IN THE UNITED STATES DISTRICT COURT FOR THE NORTHERN DISTRICT OF ILLINOIS EASTERN DIVISION


August 2, 2010

J&J SPORTS PRODUCTIONS, INC., PLAINTIFF,
v.
RICARDO BLANCARTE, ETC., ET AL., DEFENDANTS.

The opinion of the court was delivered by: Milton I. Shadur Senior United States District Judge

MEMORANDUM ORDER

Ricardo Blancarte ("Blancarte") has filed his Answer to the Amended Complaint ("AC") filed against him both individually and (assertedly) d/b/a El Guanaco. This sua sponte memorandum order is triggered by some problematic aspects of that responsive pleading that require Blancarte's counsel to return to the drawing board.

First, Answer ¶1 impermissibly makes no response to the corresponding allegation by J&J Sports Productions, Inc. ("J&J")--see Fed. R. Civ. P. ("Rule") 8(b)(1)(B). That paragraph is stricken, albeit with leave to replead.

Next, Blancarte's counsel follows each of a substantial number of Rule 8(b)(5) disclaimers (Answer ¶¶3-7, 10-15, 20, 21 and 24-26) with the language "and therefore, denies the allegations." That is of course oxymoronic--how can a party that asserts (presumably in good faith) that it lacks even enough information to form a belief as to the truth of an allegation then proceed to deny it in accordance with Rule 11(b)?

Accordingly the quoted phrase is stricken from each of those paragraphs of the Answer.

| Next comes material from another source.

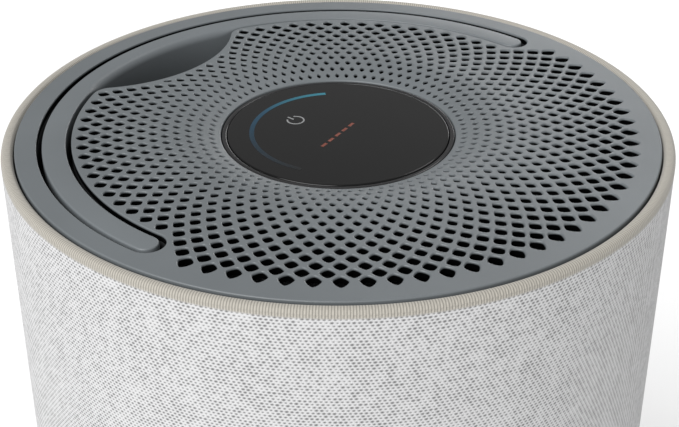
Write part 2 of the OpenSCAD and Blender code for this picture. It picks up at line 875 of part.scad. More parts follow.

Finally, the Answer erroneously states that "no response is required" to allegations that Blancarte's counsel labels as "legal conclusions"--see App'x ¶2 to State Farm Mut. Auto. Ins. Co. v. Riley, 199 F.R.D. 276, 278 (N.D. Ill. 2001). That then calls for the striking of Answer ¶¶14, 16, 19 and 21, and this Court so orders. Moreover, the total disclaimers in Answer ¶¶14 and 21 and the total denial in Answer ¶16 are obviously inappropriate and must be recast.

Because the matters covered here pervade a good deal of the Answer, a fully self-contained Amended Answer is much to be preferred to a piecemeal amendment of the present Answer. Accordingly the Answer is stricken in its entirety, but leave is granted to file a full blown Amended Answer on or before August 16, 2010.

No charge is to be made to defendants by their counsel for the added work and expense incurred in correcting counsel's own errors. Defense counsel is ordered to apprise her clients to that effect by letter, with a copy to be transmitted to this Court's chambers as an informational matter (not for filing).